**Work to be completed**.
Below is a block of data; give all of it again word for word.

**Recorded information**.
★ ★ ★ ★ ★ ★ ★
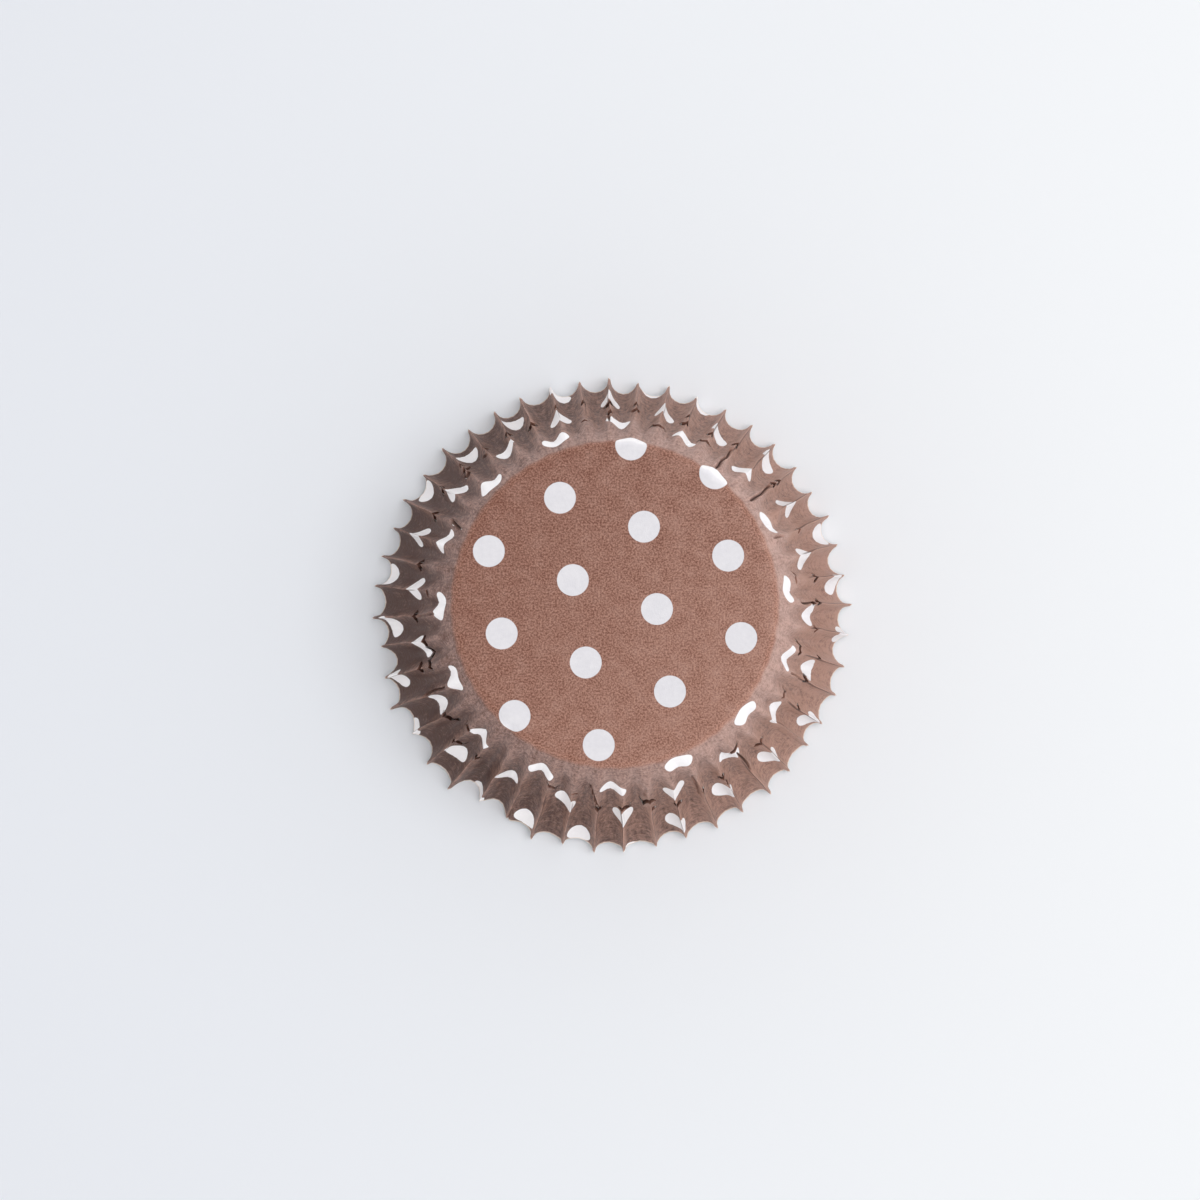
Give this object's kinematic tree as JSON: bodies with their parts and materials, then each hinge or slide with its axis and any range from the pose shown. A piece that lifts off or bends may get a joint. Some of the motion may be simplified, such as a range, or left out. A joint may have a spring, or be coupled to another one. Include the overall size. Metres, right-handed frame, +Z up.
{
  "type": "baking cup",
  "caption": "Round paper baking cup with a flat base and a flaring fluted wall, set down on its open rim, that holds a small cake as it bakes.",
  "frame": {"origin": "on the cup's axis, level with the lowest points of the open rim, which is the surface that it stands on upside down", "axes": "+Z up along the cup's axis, from the open rim to the flat base; X and Y are level, and neither has a front"},
  "size_m": [0.0782, 0.0782, 0.0319],
  "materials": {
    "paper": "matte printed greaseproof paper"
  },
  "bodies": {
    "root": {"liner": "paper"}
  },
  "joints": []
}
★ ★ ★ ★ ★ ★ ★
**Finished answer**.
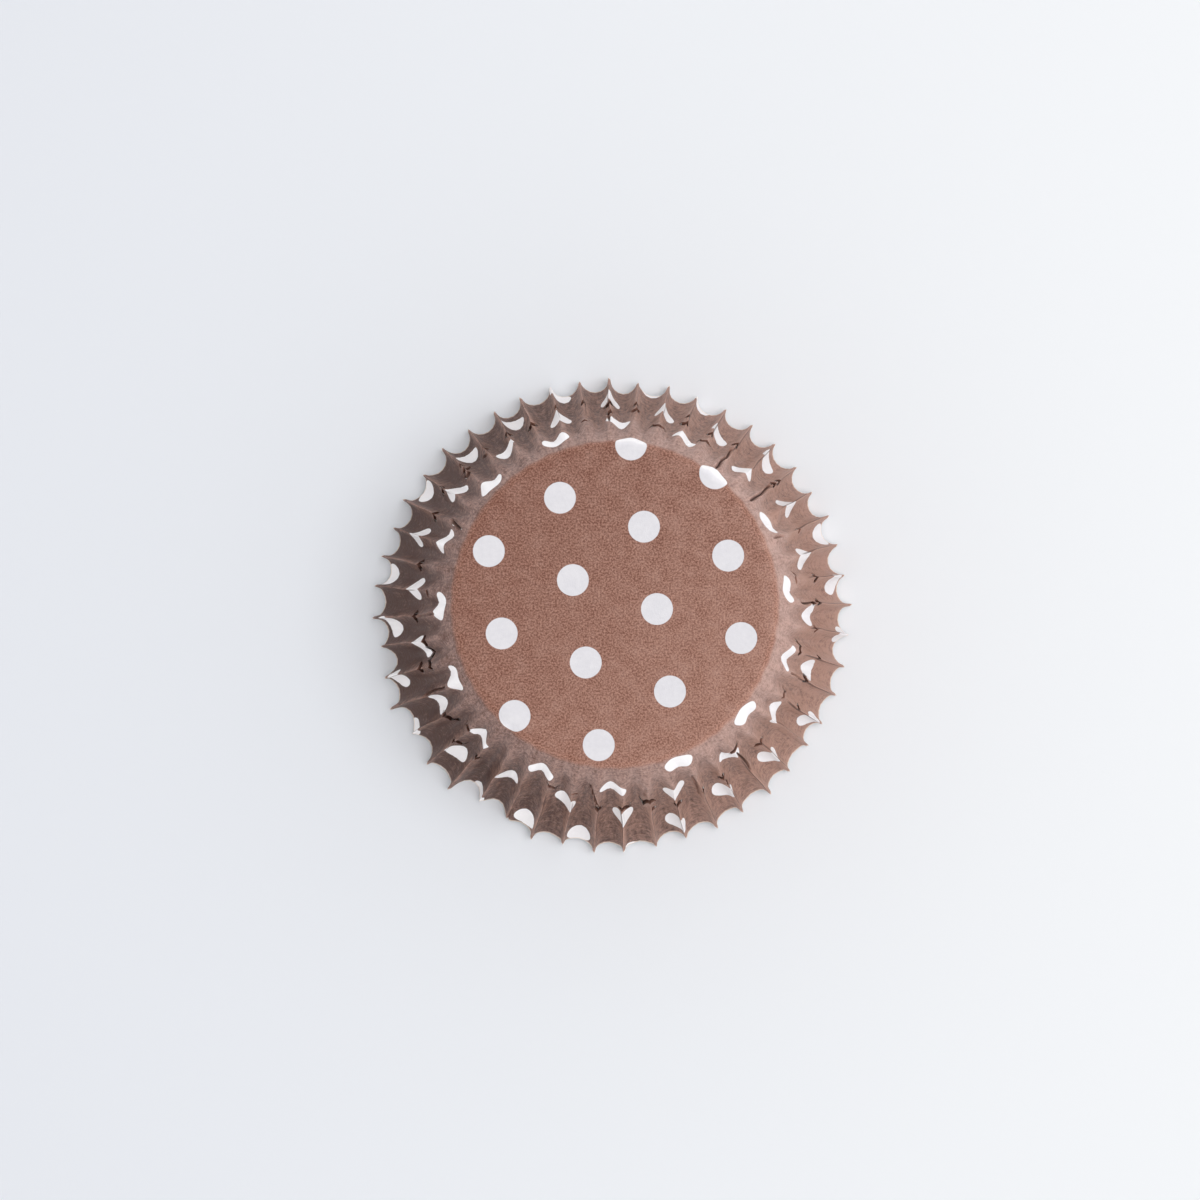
Give this object's kinematic tree as JSON: bodies with their parts and materials, then each hinge or slide with its axis and any range from the pose shown. A piece that lifts off or bends may get a joint. Some of the motion may be simplified, such as a range, or left out. A joint may have a spring, or be coupled to another one. Include the overall size. Metres, right-handed frame, +Z up.
{
  "type": "baking cup",
  "caption": "Round paper baking cup with a flat base and a flaring fluted wall, set down on its open rim, that holds a small cake as it bakes.",
  "frame": {"origin": "on the cup's axis, level with the lowest points of the open rim, which is the surface that it stands on upside down", "axes": "+Z up along the cup's axis, from the open rim to the flat base; X and Y are level, and neither has a front"},
  "size_m": [0.0782, 0.0782, 0.0319],
  "materials": {
    "paper": "matte printed greaseproof paper"
  },
  "bodies": {
    "root": {"liner": "paper"}
  },
  "joints": []
}